“We need every voice:” School food advocacy beyond the $1 billion question

March 09, 2010

by Mark Bishop

Ann Cooper got it right on when she wrote this in the Washington Post the other day:

The
administration has proposed an additional $1 billion per year for child
nutrition in its fiscal 2011 budget. At first blush, given the state of
the economy and the president's call for a three-year freeze on
discretionary spending, this might seem like a win… But the truth is
that $1 billion is a far cry from what's needed to get good food into
schools. In fact, $1 billion for child nutrition per year translates to
mere pennies for every school lunch. That's not even what it costs me
to put a fresh apple on each lunch tray.

The truth is
that this $1 billion per year increase is the largest increase in
history of the child nutrition programs. This is a huge step forward.
But we need to see this as the floor for our efforts, not a ceiling. 

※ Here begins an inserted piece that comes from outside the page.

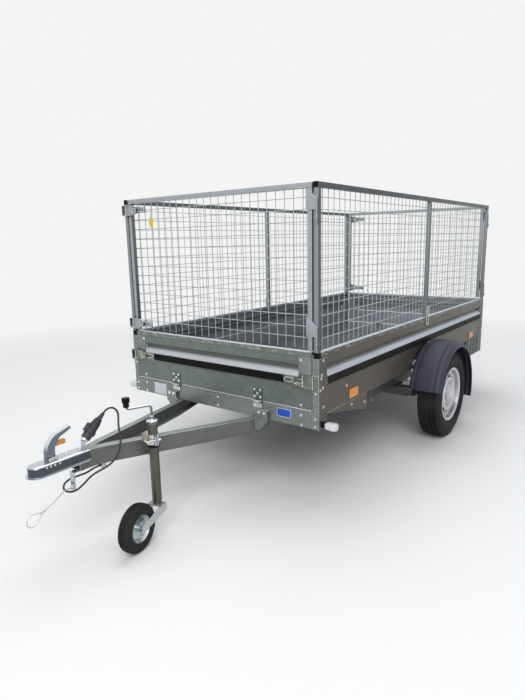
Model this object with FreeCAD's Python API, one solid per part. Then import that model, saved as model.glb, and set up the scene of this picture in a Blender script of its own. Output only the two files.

In the weeks since President Obama released his proposed budget, we've seen the school food advocacy community align along two different responses:

The
first side clearly sees that the $1 billion is not enough. According to
the School Nutrition Association, schools are already losing an average
of 35 cents for every meal they serve due to increases in food and
overhead costs. So this side points out that increasing the funding by
$1 billion may only cover ten to twenty cents of this existing
shortfall for many schools. In some schools this money could truly mean
the difference between serving whole grains or not, between additional
fresh fruit or not — but in many schools it could only be the
difference between a school losing more money or losing less money.
While this is very important, it's not the school food revolution that will create the far-reaching change we need.

The
second side emphasizes that $1 billion is the largest increase ever
proposed for this program and that schools desperately need this
funding, even if it's not adequate to make sweeping reforms to the food
program. This side sees the need to hunker down to make sure we get at
least what's currently proposed in the budget. In this economy,
competition for every penny in Congress is fierce. We need to defend
every dollar that gets allocated for school nutrition programs. And
there is a concern that fighting for more would mean taking energy and
resources away from the current effort to find at least the $1 billion
for the proposed budget. 

So what do to? Should we defend
the proposed increase or advocate for the higher amount that we believe
schools really need? Does asking for more than $1 billion put all the
funding at risk, or does it give you a better chance of ensuring that
schools get at least that much?

The reality is that
right now, sides don't matter. We need every voice from every corner of
the school community to speak up for more money and better food.

If
you believe in voicing support for the proposed $1 billion, contact
your legislators
. If you believe in asking for $5 billion, contact your
legislators
.

We need every voice asking our legislators for
increased funding for good food in schools. Ask for $5 billion, ask for
$1 billion, ask for $1 per meal. Right now, the specifics matter less
than the fact that you are telling Congress that school food funding
must be a priority. We need our elected officials and administration
staffers looking at budgets to find every dollar that can be allocated
to children's health.

We need our legislators to hear voice
after voice speaking up to say that child nutrition is important. Our
elected leaders need to know that school food is a priority for the
people they represent.

This is the moment to ask. So pick up
the phone, send a letter, and let Congress know that increased funding
for better school food  is an investment in our health, in our food
system, and in our future. You have to decide how much that is worth.

As we work to raise awareness, we need Congress to raise the money. So first things first: now's the time to raise your voice.